In rural Vermont, honoring those who served can sometimes mean a hike – and some detective work.

VPR’s Susan Keese reports:

(Keese) Charlie Marchant parks his pickup on a muddy shoulder. He grabs his clippers and some flags, and follows the remnant of a steep road overgrown with hemlocks and oaks.

(Marchant) “We’re going to the Howe cemetery. The only reason I can say it’s called that is there’s some Howes buried in it and the Howe farm is up the road up there.”

(Keese) Marchant is a cemetery commissioner in Townshend and he’s a member of the Vermont Old Cemetery Association. The group maintains abandoned cemeteries all over the state.

Marchant is also a retired history teacher and a Vietnam Veteran. He’s here because two Civil War soldiers are buried in a little cluster of graves just now coming into view.

(Marchant) “One is a Townshend fellow who enlisted from Townshend. His name is Howe Gardner Howe, and it says he was in company C of the eleventh Vermont infantry.”

(Keese) Marchant places a flag by the small discolored slab of marble veined with moss and lichen.

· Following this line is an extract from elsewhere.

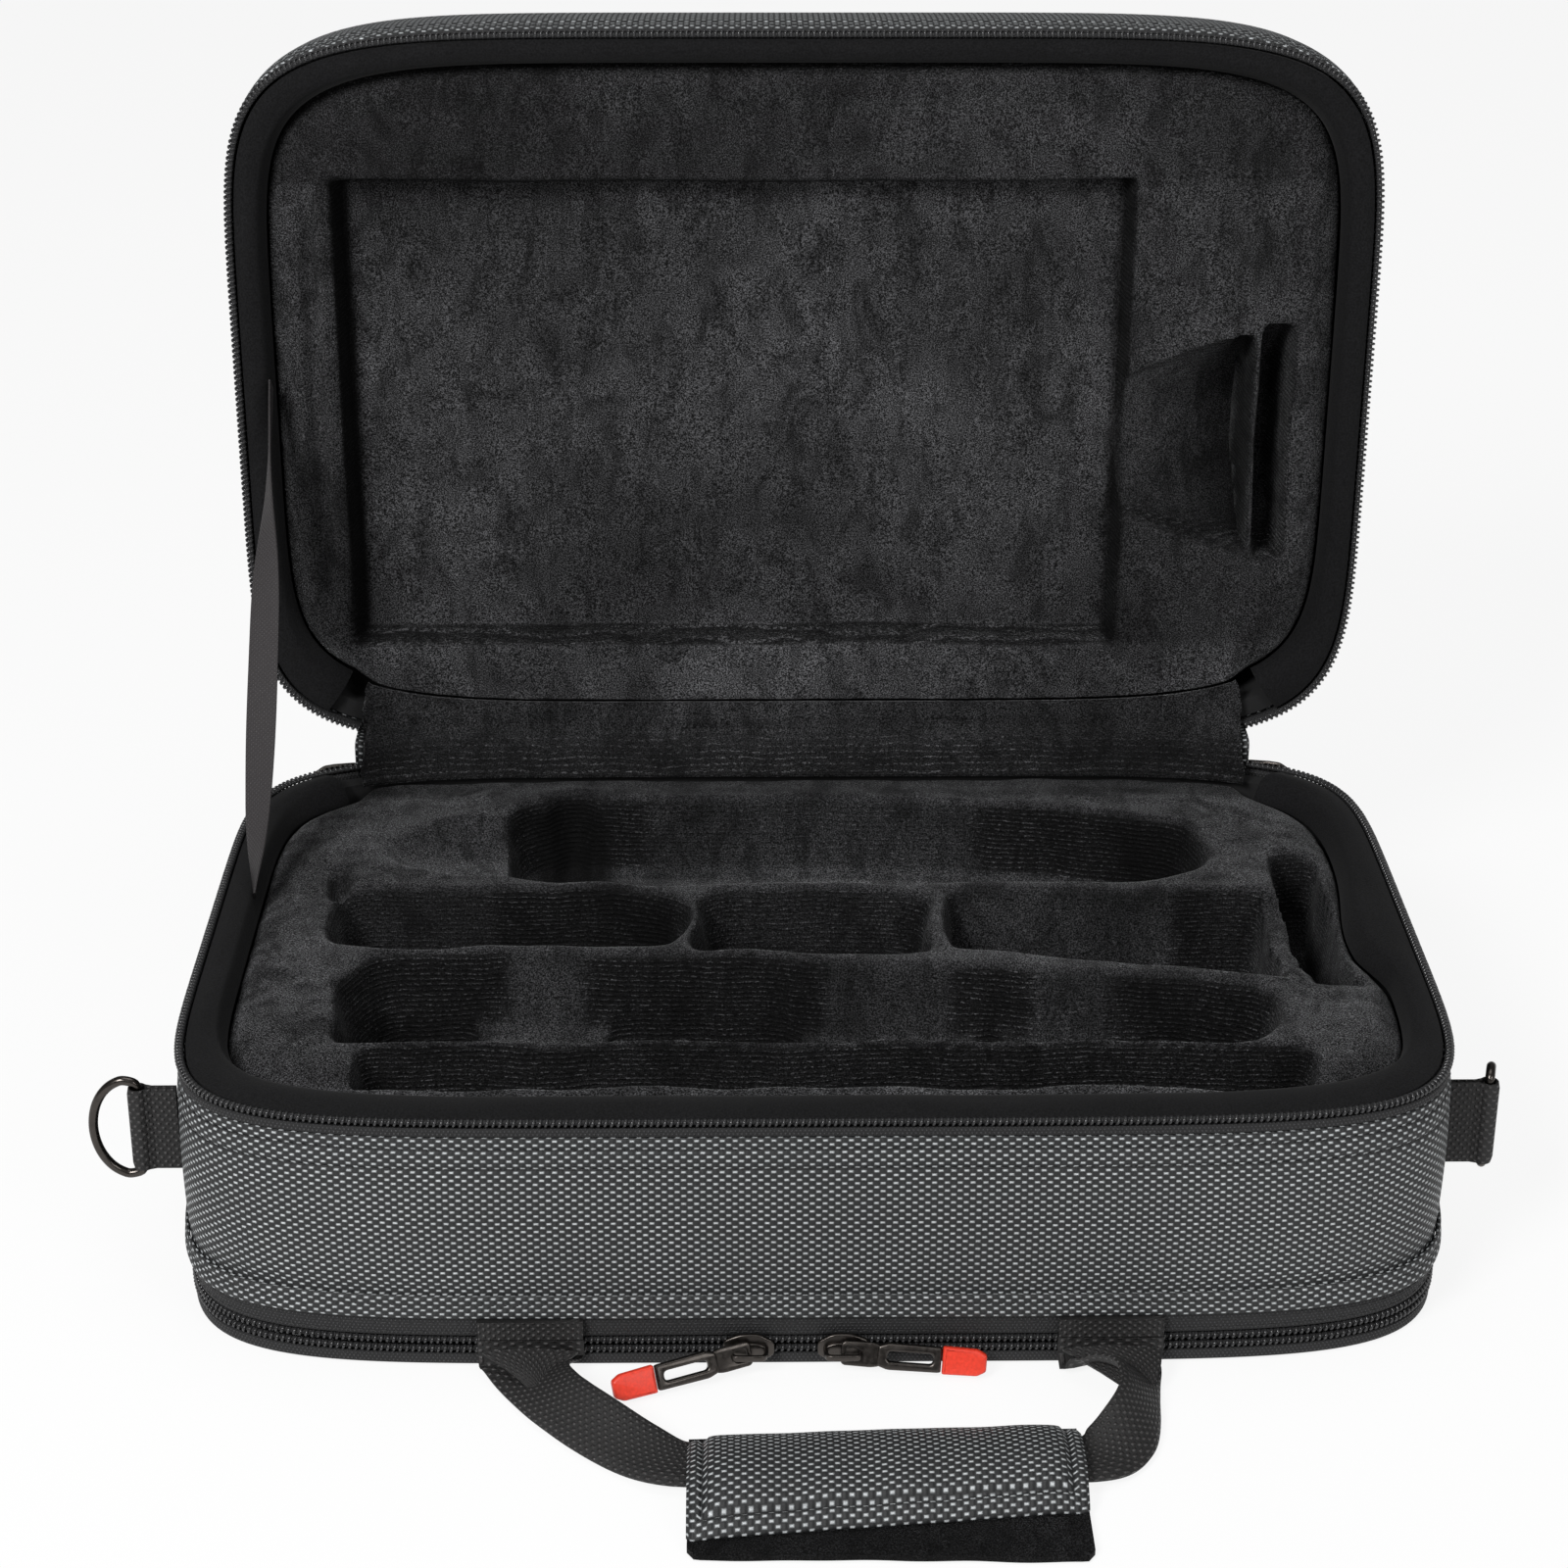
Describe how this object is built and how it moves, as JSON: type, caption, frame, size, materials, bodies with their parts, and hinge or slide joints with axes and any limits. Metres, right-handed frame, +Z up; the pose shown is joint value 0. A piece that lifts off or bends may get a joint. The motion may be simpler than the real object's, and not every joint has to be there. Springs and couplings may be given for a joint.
{
  "type": "instrument case",
  "caption": "Soft zipped clarinet case standing open: grey woven shell, moulded black plush wells, lid on a fabric hinge with a stay, zipped pocket underneath, folding handle and end rings.",
  "frame": {"origin": "centre of the underside of the pocket's floor panel, on which the case stands", "axes": "+Z up, -Y towards the front with the handle, +X towards the end with the bell well"},
  "size_m": [0.4102, 0.379, 0.3262],
  "materials": {
    "woven_fabric": "matt basket weave",
    "black_plush": "short dense pile",
    "zip_tape": "matt woven tape",
    "zip_coil": "satin nylon coil",
    "liner_cloth": "smooth matt lining",
    "webbing": "ribbed polyester webbing",
    "foam_board": "rigid foam",
    "dark_metal": "dark gunmetal plating, semi-gloss",
    "red_tip": "satin moulded grip"
  },
  "bodies": {
    "base": {"base_edge_band": "liner_cloth", "base_fabric_shell": "woven_fabric", "base_foam_tray": "foam_board", "base_insert": "black_plush", "base_seam_flap": "woven_fabric", "base_zip_chain": "zip_coil", "base_zip_tape": "zip_tape", "handle_root_left": "webbing", "handle_root_right": "webbing", "hinge_outer_panel": "woven_fabric", "hinge_plush_flap": "black_plush", "main_slider_left": "dark_metal", "main_slider_right": "dark_metal", "pocket_back_wall": "woven_fabric", "pocket_upper_chain": "zip_coil", "pocket_upper_tape": "zip_tape", "ring_tab_left": "webbing", "ring_tab_right": "webbing", "stay_ribbon": "webbing"},
    "lid": {"lid_fabric_shell": "woven_fabric", "lid_foam_shell": "foam_board", "lid_zip_tape": "zip_tape", "lid_zip_chain": "zip_coil", "lid_edge_band": "liner_cloth", "lid_insert": "black_plush"},
    "pocket_floor": {"pocket_panel": "woven_fabric", "pocket_lower_tape": "zip_tape", "pocket_lower_chain": "zip_coil"},
    "handle": {"handle_webbing": "webbing", "handle_grip_wrap": "woven_fabric", "handle_grip_lining": "black_plush"},
    "ring_left": {"d_ring_left": "dark_metal"},
    "ring_right": {"d_ring_right": "dark_metal"},
    "pocket_zip_slider_left": {"pocket_slider_left": "dark_metal"},
    "pocket_zip_pull_left": {"pocket_pull_left": "dark_metal", "pocket_pull_tip_left": "red_tip"},
    "main_zip_pull_left": {"main_pull_left": "dark_metal", "main_pull_tip_left": "red_tip"},
    "pocket_zip_slider_right": {"pocket_slider_right": "dark_metal"},
    "pocket_zip_pull_right": {"pocket_pull_right": "dark_metal", "pocket_pull_tip_right": "red_tip"},
    "main_zip_pull_right": {"main_pull_right": "dark_metal", "main_pull_tip_right": "red_tip"}
  },
  "joints": [
    {"name": "lid", "type": "hinge", "parent": "base", "child": "lid", "pos_m": [0, 0.1232, 0.0812], "axis": [1, 0, 0], "range_deg": [0, 90], "deforming": ["hinge_outer_panel", "hinge_plush_flap", "stay_ribbon"]},
    {"name": "pocket_floor", "type": "hinge", "parent": "base", "child": "pocket_floor", "pos_m": [0, 0.12155, 0.003], "axis": [1, 0, 0], "range_deg": [0, 90]},
    {"name": "handle", "type": "hinge", "parent": "base", "child": "handle", "pos_m": [0.001, -0.1229, 0.0103], "axis": [-1, 0, 0], "range_deg": [0, 76]},
    {"name": "ring_left", "type": "hinge", "parent": "base", "child": "ring_left", "pos_m": [-0.19527, -0.075, 0.052], "axis": [0, 0, 1], "range_deg": [-110, 110]},
    {"name": "ring_right", "type": "hinge", "parent": "base", "child": "ring_right", "pos_m": [0.19527, -0.075, 0.052], "axis": [0, 0, 1], "range_deg": [-185, 35]},
    {"name": "pocket_zip_slider_left", "type": "slide", "parent": "base", "child": "pocket_zip_slider_left", "axis": [-1, 0, 0], "range_m": [-0.003, 0.007]},
    {"name": "pocket_zip_pull_left", "type": "hinge", "parent": "pocket_zip_slider_left", "child": "pocket_zip_pull_left", "pos_m": [-0.0195, -0.1255, 0.0073], "axis": [-0.1825, 0.3363, 0.9239], "range_deg": [0, 75]},
    {"name": "main_zip_pull_left", "type": "hinge", "parent": "base", "child": "main_zip_pull_left", "pos_m": [-0.15992, 0.11676, 0.0761], "axis": [0.1311, 0.049, 0.9902], "range_deg": [0, 84]},
    {"name": "pocket_zip_slider_right", "type": "slide", "parent": "base", "child": "pocket_zip_slider_right", "axis": [1, 0, 0], "range_m": [-0.003, 0.017]},
    {"name": "pocket_zip_pull_right", "type": "hinge", "parent": "pocket_zip_slider_right", "child": "pocket_zip_pull_right", "pos_m": [0.0072, -0.1255, 0.0073], "axis": [-0.0753, -0.341, -0.937], "range_deg": [0, 88]},
    {"name": "main_zip_pull_right", "type": "hinge", "parent": "base", "child": "main_zip_pull_right", "pos_m": [0.15992, 0.11676, 0.0761], "axis": [0.1311, -0.049, -0.9902], "range_deg": [0, 84]}
  ]
}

(Marchant) “I think it’s part of our tradition as a nation to honor veterans and Memorial Day is a national holiday, so it’s proclaimed as such. As a veteran myself, I sort of identify with all of these guys.”

(Keese) Marchant thinks about the hundreds of miles these men traveled on foot to defend the union, and the harsh conditions they endured.

(Marchant) “And I think that we owe the debt to — these guys paved the way for us to be able to live the way we live, and that’s true of the other ones that followed and the ones today.”

(Keese) The other Civil War veteran here was named Walter Jennison. He died in a training camp in Brattleboro.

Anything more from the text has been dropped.